- [Rows from a dataset]:
----------
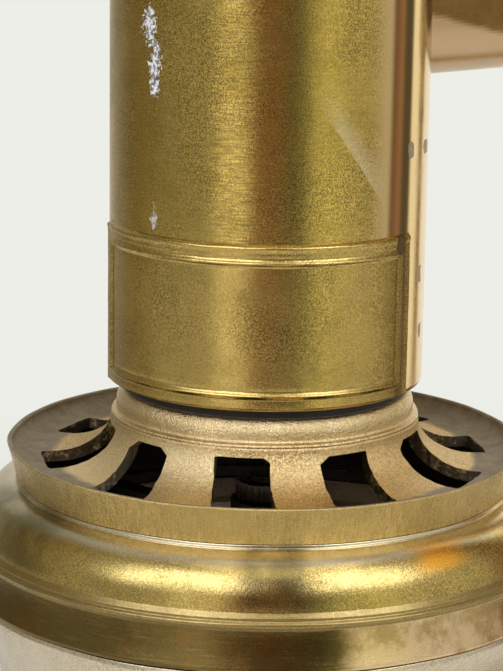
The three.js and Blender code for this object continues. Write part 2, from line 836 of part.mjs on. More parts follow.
// Urn on a short foot, open at the top
const urnFootBase = blockTop;
const urnBase = urnFootBase + urnFootHeight;
const urnFootProfile = [
  [oilBoreRadius, urnFootBase],
  [urnFootRadius, urnFootBase],
  [urnFootRadius, urnFootBase + castWall],
  ...quarter(
    [urnFootRadius - castWall, urnFootBase + castWall],
    [urnFootWaist, urnBase - castWall],
    false,
  ),
  [urnBottomRadius, urnBase - castWall],
  [urnBottomRadius, urnBase],
  [oilBoreRadius, urnBase],
  [oilBoreRadius, urnFootBase],
];
piece(lamp, "urn_foot", turned(urnFootProfile, plainFacets), materials.brass);

// The urn's sheet is soldered up from a floor and two spun shells that meet at the belly
const urnFloorRadius = urnBottomRadius - 2 * seatGap;
const urnFloor = ring(oilBoreRadius, urnFloorRadius, urnBase, urnBase + sheetWall, plainFacets);
piece(lamp, "urn_floor_ring", urnFloor, materials.brass);

const urnSeam = urnBase + urnBellyHeight;
const urnLowerOutside = quarter(
  [urnBottomRadius, urnBase], [urnBellyRadius, urnSeam], false, longArcSteps,
);
piece(lamp, "urn_lower_shell", turned(shell(urnLowerOutside, sheetWall), plainFacets), materials.brass);

const urnUpperOutside = quarter(
  [urnBellyRadius, urnSeam + seatGap], [urnMouthRadius, urnBase + urnHeight], true,
);
piece(lamp, "urn_upper_shell", turned(shell(urnUpperOutside, sheetWall), plainFacets), materials.brass);

const rimBase = urnBase + urnHeight + seatGap;
const rimTop = rimBase + urnRimHeight;
const rimBore = urnMouthRadius - sheetWall;
const rimRingRadius = urnMouthRadius + urnRimReach;
const urnRim = ring(rimBore, rimRingRadius, rimBase, rimTop, plainFacets);
piece(lamp, "urn_rim_ring", urnRim, materials.brass);

// Cover with the oil bottle under it, lifted out together to be filled
const coverBase = rimTop + seatGap;
const coverTop = coverBase + coverHeight;
const coverLipRadius = rimBore - seatGap;
const coverProfile = [
  [coverLipRadius - sheetWall, coverBase],
  [coverLipRadius - sheetWall, coverBase - coverLipDepth],
  [coverLipRadius, coverBase - coverLipDepth],
  [coverLipRadius, coverBase],
  [rimRingRadius, coverBase],
  [rimRingRadius, coverBase + castWall],
  ...quarter([rimRingRadius - castWall, coverBase + castWall], [coverTopRadius, coverTop], true),
  [rodRadius, coverTop],
  [rodRadius, coverTop - sheetWall],
  ...quarter(
    [rimRingRadius - 2 * castWall, coverBase + castWall],
    [coverTopRadius, coverTop - sheetWall],
    true,
  ).reverse(),
  [coverLipRadius - sheetWall, coverBase],
];
piece(lamp, "urn_cover", turned(coverProfile, plainFacets), materials.brass);

const coverFinialBase = coverTop + seatGap;
const coverFinialProfile = [
  [0, coverTop - castWall],
  [rodRadius - seatGap, coverTop - castWall],
  [rodRadius - seatGap, coverFinialBase],
  [coverFinialRadius, coverFinialBase],
  [coverFinialRadius, coverFinialBase + castWall],
  [coverFinialWaist, coverFinialBase + finialWaistShare * coverFinialHeight],
  ...quarter(
    [coverFinialWaist, coverFinialBase + finialWaistShare * coverFinialHeight],
    [coverFinialRadius, coverFinialBase + finialBellyShare * coverFinialHeight],
    false,
    shortArcSteps,
  ).slice(1),
  ...quarter(
    [coverFinialRadius, coverFinialBase + finialBellyShare * coverFinialHeight],
    [0, coverFinialBase + coverFinialHeight],
    true,
  ).slice(1),
];
piece(lamp, "cover_finial", turned(coverFinialProfile, smallFacets), materials.brass);

const bottleTop = coverBase - coverLipDepth - seatGap;
const bottleBase = bottleTop - bottleHeight;
const bottleOutside = [
  [mouthRadius, bottleBase - mouthLength],
  [mouthRadius, bottleBase],
  ...quarter([mouthRadius, bottleBase], [bottleRadius, bottleBase + bottleShoulder], false).slice(1),
  [bottleRadius, bottleTop - castWall],
];
const bottleInside = shell(bottleOutside, bottleWall).slice(bottleOutside.length, -1);
const bottleHangRadius = coverLipRadius - 2 * seatGap;
const bottleProfile = [
  ...bottleOutside,
  [bottleHangRadius, bottleTop - castWall],
  [bottleHangRadius, bottleTop],
  [0, bottleTop],
  [0, bottleTop - castWall],
  ...bottleInside,
  bottleOutside[0],
];
piece(lamp, "oil_bottle", turned(bottleProfile, smallFacets), materials.tin);

// Drop valve in the bottle's mouth: its rod stands on the urn's floor and holds the disc up
const mouthFoot = bottleBase - mouthLength;
const mouthBore = mouthRadius - bottleWall;
const seatRing = ring(seatBore, mouthBore - seatGap, mouthFoot, mouthFoot + valveDiscThickness, smallFacets);
piece(lamp, "valve_seat_ring", seatRing, materials.tin);

const rodFoot = urnBase + sheetWall + seatGap;
const discFoot = mouthFoot + valveDiscThickness + valveLift;
const valveProfile = [
  [0, rodFoot],
  [valveFootRadius, rodFoot],
  [valveFootRadius, rodFoot + valveDiscThickness],
  [valveRodRadius, rodFoot + valveDiscThickness],
  [valveRodRadius, discFoot],
  [valveDiscRadius, discFoot],
  [valveDiscRadius, discFoot + valveDiscThickness],
  [0, discFoot + valveDiscThickness],
];
piece(lamp, "valve_rod", turned(valveProfile, smallFacets), materials.tin);

// Column: capital, shaft, ring, domed foot, step and slab, drawn together by a rod
const slabTop = baseSlabThickness;
const stepTop = slabTop + stepThickness;
const domeTop = stepTop + domeHeight;
const ringTop = domeTop + ringHeight;
const capitalBase = blockFoot - capitalHeight;
const rodBore = rodRadius + seatGap;

// A square plate with rounded edges
function squarePlate(half, low, high, edge) {
  const inner = half - edge;
  const shape = new THREE.Shape([
    new THREE.Vector2(-inner, -inner),
    new THREE.Vector2(inner, -inner),
    new THREE.Vector2(inner, inner),
    new THREE.Vector2(-inner, inner),
  ]);
  const options = {
    depth: high - low - 2 * edge,
    bevelEnabled: true,
    bevelThickness: edge,
    bevelSize: edge,
    bevelSegments: edgeSteps,
  };
  return new THREE.ExtrudeGeometry(shape, options).translate(0, 0, low + edge);
}
piece(lamp, "base_slab", squarePlate(baseHalf, 0, slabTop, slabEdge), materials.brass);

const nutHollow = ring(0, stepHollowRadius, slabTop - cutOver, stepTop - stepWeb, smallFacets);
const step = solid(squarePlate(stepHalf, slabTop, stepTop, stepEdge))
  .subtract(solid(nutHollow))
  .subtract(solid(ring(0, rodBore, slabTop, stepTop + cutOver, smallFacets)));
piece(lamp, "base_step", geometryOf(step), materials.brass);

const domeOutside = [
  [domeRadius, stepTop],
  [domeRadius, stepTop + castWall],
  ...quarter([domeRadius - castWall, stepTop + 2 * castWall], [domeNeckRadius, domeTop], true),
  [rodBore, domeTop],
];
const domeProfile = [
  ...domeOutside,
  [rodBore, domeTop - domeWall],
  ...quarter(
    [domeRadius - castWall - domeWall, stepTop + 2 * castWall],
    [domeNeckRadius, domeTop - domeWall],
    true,
  ).reverse(),
  [domeRadius - castWall - domeWall, stepTop],
  domeOutside[0],
];
piece(lamp, "base_dome", turned(domeProfile, plainFacets), materials.brass);
piece(lamp, "base_weight", ring(rodBore, weightRadius, stepTop, stepTop + weightHeight, plainFacets), materials.iron);

const columnRingProfile = [
  [rodBore, domeTop],
  [shaftRadius, domeTop],
  ...quarter([shaftRadius, domeTop], [ringRadius, (domeTop + ringTop) / 2], false, shortArcSteps).slice(1),
  ...quarter([ringRadius, (domeTop + ringTop) / 2], [shaftRadius, ringTop], true, shortArcSteps).slice(1),
  [rodBore, ringTop],
  [rodBore, domeTop],
];
piece(lamp, "column_ring", turned(columnRingProfile, plainFacets), materials.brass);

const shaftProfile = [
  [shaftBore, ringTop],
  [shaftRadius, ringTop],
  [shaftTopRadius, capitalBase],
  [shaftBore, capitalBase],
  [shaftBore, ringTop],
];
piece(lamp, "column_shaft", turned(shaftProfile, plainFacets), materials.brass);

const capitalProfile = [
  [rodBore, capitalBase],
  [shaftRadius + castWall, capitalBase],
  [shaftRadius + castWall, capitalBase + 2 * castWall],
  [shaftTopRadius, capitalBase + 3 * castWall],
  ...quarter(
    [shaftTopRadius, capitalBase + 3 * castWall],
    [armBlockRadius, blockFoot - castWall],
    true,
  ).slice(1),
  [armBlockRadius, blockFoot],
  [rodBore, blockFoot],
  [rodBore, capitalBase],
];
piece(lamp, "column_capital", turned(capitalProfile, plainFacets), materials.brass);

const rodLow = slabTop + seatGap;
const rodHigh = blockFoot + rodThreadDepth - seatGap;
piece(lamp, "tie_rod", ring(0, rodRadius, rodLow, rodHigh, smallFacets), materials.iron);
const rodNutTop = stepTop - stepWeb - seatGap;
const rodNut = ring(rodBore, rodNutRadius, rodNutTop - rodNutHeight, rodNutTop, smallFacets);
piece(lamp, "tie_rod_nut", rodNut, materials.iron);

export default lamp;
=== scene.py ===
import math
import random

import bmesh
import bpy
from mathutils import Matrix, Vector, noise


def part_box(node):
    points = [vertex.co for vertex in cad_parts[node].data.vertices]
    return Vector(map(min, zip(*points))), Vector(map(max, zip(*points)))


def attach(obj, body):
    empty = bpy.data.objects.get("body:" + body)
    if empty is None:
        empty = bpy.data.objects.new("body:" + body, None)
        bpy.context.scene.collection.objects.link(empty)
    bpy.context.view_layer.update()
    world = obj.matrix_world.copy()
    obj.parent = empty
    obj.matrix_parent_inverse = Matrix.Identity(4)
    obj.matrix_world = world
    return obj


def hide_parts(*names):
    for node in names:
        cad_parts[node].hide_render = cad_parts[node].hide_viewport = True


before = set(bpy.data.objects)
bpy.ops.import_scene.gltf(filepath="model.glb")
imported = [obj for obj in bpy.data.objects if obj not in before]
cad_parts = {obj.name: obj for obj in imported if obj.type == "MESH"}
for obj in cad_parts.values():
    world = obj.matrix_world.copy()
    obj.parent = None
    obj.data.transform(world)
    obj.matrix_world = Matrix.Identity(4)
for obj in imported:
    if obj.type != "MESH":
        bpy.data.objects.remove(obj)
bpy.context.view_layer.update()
rng = random.Random(7)

MM = 0.001
PER_MM = 1000.0
BURNER = Vector((-0.140, 0.0, 0.202))
COLUMN = Vector((0.0, 0.0, 0.0))
ROUND = 2 * math.pi
FRONT_ANGLE = 229.0


def quarter(a, b, upright, steps=14):
    points = []
    for i in range(steps + 1):
        turn = math.pi / 2 * i / steps
        slow, quick = 1 - math.cos(turn), math.sin(turn)
        across, up = (slow, quick) if upright else (quick, slow)
        points.append((a[0] + (b[0] - a[0]) * across, a[1] + (b[1] - a[1]) * up))
    return points


def shell(outside, wall):
    inside = []
    for i, (r, z) in enumerate(outside):
        before, after = outside[max(i - 1, 0)], outside[min(i + 1, len(outside) - 1)]
        run, rise = after[0] - before[0], after[1] - before[1]
        length = math.hypot(run, rise)
        inside.append((r - wall * rise / length, z + wall * run / length))
    return outside + inside[::-1] + [outside[0]]


def soften(points, radius, steps=4):
    closed = points[0] == points[-1]
    base = points[:-1] if closed else points
    out = []
    count = len(base)
    for i, p in enumerate(base):
        if not closed and i in (0, count - 1):
            out.append(p)
            continue
        a, b = base[i - 1], base[(i + 1) % count]
        va, vb = Vector((a[0] - p[0], a[1] - p[1])), Vector((b[0] - p[0], b[1] - p[1]))
        if va.length < 1e-6 or vb.length < 1e-6 or p[0] < 1e-6:
            out.append(p)
            continue
        bend = math.pi - va.angle(vb)
        if bend < math.radians(16):
            out.append(p)
            continue
        ca, cb = min(radius, va.length * 0.45), min(radius, vb.length * 0.45)
        pa = Vector(p) + va.normalized() * ca
        pb = Vector(p) + vb.normalized() * cb
        for k in range(steps + 1):
            t = k / steps
            q = pa * (1 - t) ** 2 + Vector(p) * 2 * t * (1 - t) + pb * t ** 2
            out.append((q.x, q.y))
    if closed:
        out.append(out[0])
    return out


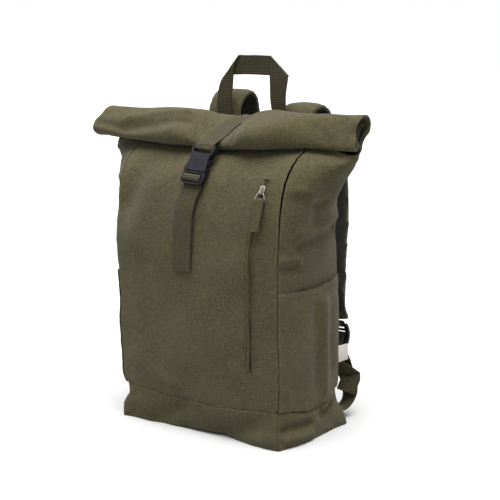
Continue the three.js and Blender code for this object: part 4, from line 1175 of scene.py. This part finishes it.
@dataclass
class Sewing:
    """The visible rows of stitches on hems, straps and pads.

    Attributes:
        finishes: The bag's materials.
        skins: The skins of the finished cloth, by node.
        hem: How far under its rim the base is sewn, and pocket_hem each pocket.
        selvedge: How far from a strap's edges a row across it ends.
        pad_row: How far from the middle of a pad its rows run.
        far: How far outside the skin is looked from, and near how far out it has to lie.
        corner: How far from its corners a rim's row ends.
        scans: How often a rim is looked for, each time a little lower.
        webbing_rows: The heights of the rows across the front webbing.
        pad_points: How many points a pad's row has, from pad_low up by pad_pitch, in millimetres.
    """

    finishes: Finishes
    skins: dict[str, BVHTree]
    hem: float = 3.0 * MM
    pocket_hem: float = 7.0 * MM
    selvedge: float = 2.2 * MM
    pad_row: float = 23 * MM
    far: float = 400 * MM
    near: float = 50 * MM
    corner: float = 12 * MM
    scans: int = 70
    step: float = 4 * MM
    scan: float = 0.5 * MM
    lower: float = 1.0 * MM
    webbing_rows: tuple[float, float] = (237 * MM, 226 * MM)
    closure_row: float = 388 * MM
    pad_points: int = 28
    pad_low: int = 150
    pad_pitch: int = 9
    pad_window: float = 12 * MM

    def build(self) -> list[bpy.types.Object]:
        """Sews every row."""
        return [self.straps(), self.hems(), self.pads()]

    def cast(self, node: str, place: Vector, way: Vector) -> Vector | None:
        """The point of a node's skin that is met from outside along a way."""
        return self.skins[node].ray_cast(place - way * self.far, way)[0]

    def across(self, node: str, height: float, way: Vector, rows: Stitching) -> None:
        """Sews a row straight across a strap at a height, looked at along a way."""
        low, high = box_of(node)
        steps = round((high.x - low.x) / self.scan)
        places = [Vector((low.x + i * self.scan, 0.0, height)) for i in range(steps + 1)]
        self.lay(node, places, way, rows, round(self.selvedge / self.scan))

    def straps(self) -> bpy.types.Object:
        """Sews the strap ends."""
        rows = Stitching(2.4 * MM, 0.8 * MM, 0.9 * MM, 0.7 * MM)
        back = Vector((0, 1, 0))
        for height in self.webbing_rows:
            self.across("front_webbing", height, back, rows)
        self.across("closure_strap", self.closure_row, back, rows)
        return rows.publish("strap_stitches", self.finishes.thread)

    def rim(self, node: str, along: int, way: Vector, drop: float) -> list[Vector]:
        """A line under a node's upper rim, found by looking at it from outside.

        Args:
            node: The node.
            along: The axis that the rim runs along.
            way: The way in which it is looked at.
            drop: How far under the rim the line runs.

        Returns:
            The line's points.
        """
        low, high = box_of(node)
        count = round((high[along] - low[along] - 2.0 * self.corner) / self.step)
        made = []
        for i in range(count + 1):
            place = Vector((0.0, 0.0, high.z))
            place[along] = low[along] + self.corner + i * self.step
            for _ in range(self.scans):
                found = self.cast(node, place, way)
                if found is not None and found.dot(way) < -self.near:
                    made.append(found - Vector((0.0, 0.0, drop)))
                    break
                place.z -= self.lower
        return made

    def hems(self) -> bpy.types.Object:
        """Sews the pockets' mouths and the base seam."""
        rows = Stitching()
        for side, word in ((1.0, "right"), (-1.0, "left")):
            way = Vector((-side, 0, 0))
            for node, drop in (("side_pocket_" + word, self.pocket_hem), ("base_tray", self.hem)):
                self.lay(node, spaced(self.rim(node, 1, way, drop), self.step), way, rows)
        way = Vector((0, 1, 0))
        self.lay("base_tray", spaced(self.rim("base_tray", 0, way, self.hem), self.step), way, rows)
        return rows.publish("hem_stitches", self.finishes.thread)

    def lay(self, node: str, places: Sequence[Vector], way: Vector, rows: Stitching, inset: int = 0) -> None:
        """Sews a row on a node's skin where it is met from some places, less a few at both ends.

        Args:
            node: The node.
            places: The places, in order.
            way: The way in which the skin is looked at from them.
            rows: The stitching that the row is added to.
            inset: How many places are left out at each end.
        """
        hits = [self.cast(node, place, way) for place in places]
        found = [p for p in hits if p is not None]
        if len(found) > 2 + 4 * inset:
            rows.row(found[inset:len(found) - inset], self.skins[node])

    def pads(self) -> bpy.types.Object:
        """Sews both long edges of the padded straps, on their outer side."""
        rows = Stitching()
        for word in ("right", "left"):
            node = "shoulder_strap_" + word
            points = [v.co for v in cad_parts[node].data.vertices]
            for side in (-1.0, 1.0):
                line = []
                for i in range(self.pad_points):
                    height = (self.pad_low + self.pad_pitch * i) * MM
                    near = [p.x for p in points if abs(p.z - height) < self.pad_window]
                    if near:
                        across = (min(near) + max(near)) / 2 + side * self.pad_row
                        line.append(Vector((across, 0.0, height)))
                self.lay(node, spaced(line, self.step), Vector((0, -1, 0)), rows)
        return rows.publish("pad_stitches", self.finishes.thread)


@dataclass
class SeamLabel:
    """The small blank label in the right-hand back seam."""

    finishes: Finishes
    drape: Drape

    def build(self) -> bpy.types.Object:
        """Builds the folded label."""
        solid = Solid.of("seam_label").flatten().ease_corners(0.4 * MM, 2).move(self.drape.moved)
        satin = self.finishes.label
        return publish(solid.weave().mesh, "blank_label", satin, Slot.LABEL, replaces="seam_label")


@dataclass
class Studio:
    """The pale floor, the soft light and the camera."""

    eye: Vector = field(default_factory=lambda: millimetres(1113.342, -1332.403, 557.878))
    azimuth: float = math.radians(38.958)
    elevation: float = math.radians(10.523)
    roll: float = math.radians(-1.203)
    lens: float = 95.04
    sensor: float = 36.0
    sun_strength: float = 8.4
    sun_width: float = math.radians(50)
    sun_way: Colour = (-0.12, 0.16, -1.0)
    floor_half: float = 8.0
    floor_dull: Colour = (0.35, 0.35, 0.35)
    floor_pale: Colour = (0.37, 0.37, 0.37)

    def build(self) -> None:
        """Builds the floor, the lights, the sky and the camera."""
        self.floor()
        self.sun()
        self.sky()
        self.camera()
        bpy.context.scene.view_settings.view_transform = "Standard"

    def sky(self) -> None:
        """Surrounds the bag with even white."""
        world = bpy.data.worlds.new("white_room")
        world.use_nodes = True
        sky = world.node_tree.nodes["Background"].inputs
        sky["Color"].default_value = (1.0, 1.0, 1.0, 1.0)
        sky["Strength"].default_value = 1.0
        bpy.context.scene.world = world

    def sun(self) -> None:
        """Hangs one wide soft light high over the bag, a little to its left."""
        lamp = bpy.data.lights.new("overhead", "SUN")
        lamp.energy = self.sun_strength
        lamp.angle = self.sun_width
        way = Vector(self.sun_way).to_track_quat("-Z", "Y")
        placed("overhead", lamp).rotation_euler = way.to_euler()

    def floor(self) -> None:
        """Lays a wide pale floor."""
        mesh = bmesh.new()
        bmesh.ops.create_grid(mesh, x_segments=2, y_segments=2, size=self.floor_half)
        data = bpy.data.meshes.new("floor")
        mesh.to_mesh(data)
        mesh.free()
        shader = Shader("pale_floor")
        cloud = shader.mottle(shader.place(), 3.0, 2.0)
        colour = shader.blend(cloud, self.floor_dull, self.floor_pale)
        data.materials.append(shader.finish(colour, 0.9, cloud, 0.01 * MM, {}))
        placed("floor", data)

    def camera(self) -> None:
        """Sets the camera at the photograph's place and angle."""
        a, e = self.azimuth, self.elevation
        ahead = Vector((-math.sin(a) * math.cos(e), math.cos(a) * math.cos(e), -math.sin(e)))
        right = Vector((math.cos(a), math.sin(a), 0.0))
        up = right.cross(ahead)
        cosine, sine = math.cos(self.roll), math.sin(self.roll)
        right, up = right * cosine + up * sine, up * cosine - right * sine
        data = bpy.data.cameras.new("camera")
        data.lens = self.lens
        data.sensor_width = self.sensor
        camera = placed("camera", data)
        turn = Matrix((right, up, -ahead)).transposed().to_4x4()
        camera.matrix_world = Matrix.Translation(self.eye) @ turn
        bpy.context.scene.camera = camera


LEFT_STRENGTH = 0.7

# Each row is a fold's start, its end and its push, three numbers each, and then its width, all in
# millimetres. The side folds are on the right-hand side, and come again on the left a little weaker.
SIDE_FOLDS: tuple[FoldRow, ...] = (
    (147, -38, 276, 131, 60, 286, 3.6, 0, 0, 9),
    (146, -34, 262, 134, 55, 270, -3.4, 0, 0, 9),
    (139, -66, 247, 143, -34, 242, 2.4, -0.6, 0, 5),
    (139, -64, 238, 143, -38, 232, -2.2, 0, 0, 6),
    (144, 18, 178, 139, 22, 62, 3.2, 0, 0, 10),
    (143, -2, 172, 141, 2, 76, -2.0, 0, 0, 12),
    (143, 42, 160, 139, 44, 84, -2.2, 0, 0, 10),
    (133, 50, 46, 138, 22, 39, 3.0, 0, 0, 5),
    (134, 46, 36, 138, 16, 30, -3.0, 0, 0, 7),
    (136, -60, 25, 140, -16, 23, -4.6, 0, 0, 7),
    (138, -56, 10, 140, -12, 11, 2.6, 0, 0, 7),
    (139, 70, 4, 139, 70, 14, 3.4, 4.2, 0, 15),
    (139, 66, 34, 139, 66, 44, -4.0, -2.5, 0, 12),
    (181, -20, 360, 160, -10, 298, -4.0, 0, 0, 15),
    (190, 22, 352, 160, 30, 290, 3.0, 0, 0, 13),
    (150, -50, 332, 168, -10, 322, 2.6, 0, 0, 6),
    (149, -50, 320, 166, -6, 310, -2.8, 0, 0, 7),
    (143, -40, 196, 143, 20, 204, -2.4, 0, 0, 9),
)
FACE_FOLDS: tuple[FoldRow, ...] = (
    (-138, -68, 36, -138, -68, 44, 4, 3.4, 0, 11),
    (-139, -70, 5, -139, -70, 14, -3.6, -1.6, 0, 14),
    (-72, -72, 8, -26, -72, 30, 0, 3.0, 0, 14),
    (-100, -72, 26, -84, -72, 6, 0, -1.8, 0, 12),
    (40, -72, 4, 92, -72, 24, 0, 3.2, 1.2, 13),
    (92, -72, 6, 120, -72, 14, 0, -2.0, 0, 10),
    (-20, -71, 0, 30, -71, 0, 0, 1.2, 2.6, 24),
    (-62, -60, 338, -108, -68, 258, 0, -2.8, 0, 22),
    (-96, -50, 350, -118, -66, 300, 0, 2.6, 0, 16),
    (42, -60, 334, 72, -72, 262, 0, 2.4, 0, 20),
    (-84, -80, 210, -64, -80, 120, 0, 2.2, 0, 26),
    (20, -82, 170, 60, -78, 96, 0, -2.0, 0, 24),
    (-110, -74, 90, -40, -78, 62, 0, -1.8, 0, 12),
    (-42, 67, 330, -52, 69, 120, 0, -3.0, 0, 28),
    (62, 67, 300, 50, 69, 90, 0, -2.6, 0, 24),
    (-48, 62, 362, 4, 66, 286, 0, 2.2, 0, 11),
    (52, 62, 358, 12, 66, 300, 0, 1.8, 0, 9),
)
ROLL_FOLDS: tuple[FoldRow, ...] = (
    (-146, -30, 408, -50, -14, 421, 0, -2.0, 3.0, 6),
    (-150, -39, 396, -44, -31, 409, 0, 3.6, -2.0, 8),
    (-196, -38, 402, -160, -40, 398, 0, 2.8, -1.2, 7),
    (-190, -20, 410, -168, -8, 414, 0, 0.6, -2.6, 7),
    (62, -16, 414, 40, -40, 386, 0, 2.4, -2.2, 7),
    (112, -34, 408, 72, -42, 396, 0, -2.6, 1.4, 17),
    (150, -14, 416, 172, -18, 394, 0, 2.0, -1.6, 7),
    (187, 6, 419, 188, -12, 396, 0, 2.0, -1.6, 3.5),
    (-64, -38, 398, -40, -40, 384, 0, -2.0, 1.0, 12),
    (-30, 40, 414, -120, 44, 408, 0, -2.4, -1.2, 11),
    (70, 40, 414, 150, 36, 412, 0, -2.2, -1.4, 10),
)


def main() -> None:
    """Builds the backpack piece by piece, and then the studio round it."""
    logging.basicConfig(level=logging.INFO, format="%(name)s: %(message)s")
    noise.seed_set(NOISE_SEED)
    finishes = Finishes()
    right = [Fold.of(row) for row in SIDE_FOLDS]
    left = [fold.mirrored(LEFT_STRENGTH) for fold in right]
    folds = (*right, *left, *(Fold.of(row) for row in (*FACE_FOLDS, *ROLL_FOLDS)))
    seams = Lines([chain for node in Shell.SHEETS for chain in Solid.of(node).rims()])
    calms = (
        Calm.round("buckle_socket", "buckle_plug"),
        Calm.round("zip_slider", "zip_ring", "zip_puller"),
        Calm.round("ladder_lock_right"),
        Calm.round("ladder_lock_left"),
    )
    drape = Drape(folds, seams, calms)
    shell = Shell(finishes, drape)
    shell.build()
    roll = Roll(finishes, drape)
    roll.build()
    webbing = Webbing(finishes, drape)
    webbing.build()
    Fittings(finishes).build()
    straps = ShoulderStraps(finishes, drape)
    straps.build()
    FrontZip(finishes, shell).build()
    SeamLabel(finishes, drape).build()
    Sewing(finishes, {**shell.skins, **webbing.skins, **straps.skins}).build()
    Studio().build()


if __name__ == "__main__":
    main()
----------
- [What to work on]:
Starting with the line that contains "const rodLow = slabTop + seatGap;", repeat each line exactly, and stop once the line that contains "FRONT_ANGLE = 229.0" has been repeated.

- [Result]:
const rodLow = slabTop + seatGap;
const rodHigh = blockFoot + rodThreadDepth - seatGap;
piece(lamp, "tie_rod", ring(0, rodRadius, rodLow, rodHigh, smallFacets), materials.iron);
const rodNutTop = stepTop - stepWeb - seatGap;
const rodNut = ring(rodBore, rodNutRadius, rodNutTop - rodNutHeight, rodNutTop, smallFacets);
piece(lamp, "tie_rod_nut", rodNut, materials.iron);

export default lamp;
=== scene.py ===
import math
import random

import bmesh
import bpy
from mathutils import Matrix, Vector, noise


def part_box(node):
    points = [vertex.co for vertex in cad_parts[node].data.vertices]
    return Vector(map(min, zip(*points))), Vector(map(max, zip(*points)))


def attach(obj, body):
    empty = bpy.data.objects.get("body:" + body)
    if empty is None:
        empty = bpy.data.objects.new("body:" + body, None)
        bpy.context.scene.collection.objects.link(empty)
    bpy.context.view_layer.update()
    world = obj.matrix_world.copy()
    obj.parent = empty
    obj.matrix_parent_inverse = Matrix.Identity(4)
    obj.matrix_world = world
    return obj


def hide_parts(*names):
    for node in names:
        cad_parts[node].hide_render = cad_parts[node].hide_viewport = True


before = set(bpy.data.objects)
bpy.ops.import_scene.gltf(filepath="model.glb")
imported = [obj for obj in bpy.data.objects if obj not in before]
cad_parts = {obj.name: obj for obj in imported if obj.type == "MESH"}
for obj in cad_parts.values():
    world = obj.matrix_world.copy()
    obj.parent = None
    obj.data.transform(world)
    obj.matrix_world = Matrix.Identity(4)
for obj in imported:
    if obj.type != "MESH":
        bpy.data.objects.remove(obj)
bpy.context.view_layer.update()
rng = random.Random(7)

MM = 0.001
PER_MM = 1000.0
BURNER = Vector((-0.140, 0.0, 0.202))
COLUMN = Vector((0.0, 0.0, 0.0))
ROUND = 2 * math.pi
FRONT_ANGLE = 229.0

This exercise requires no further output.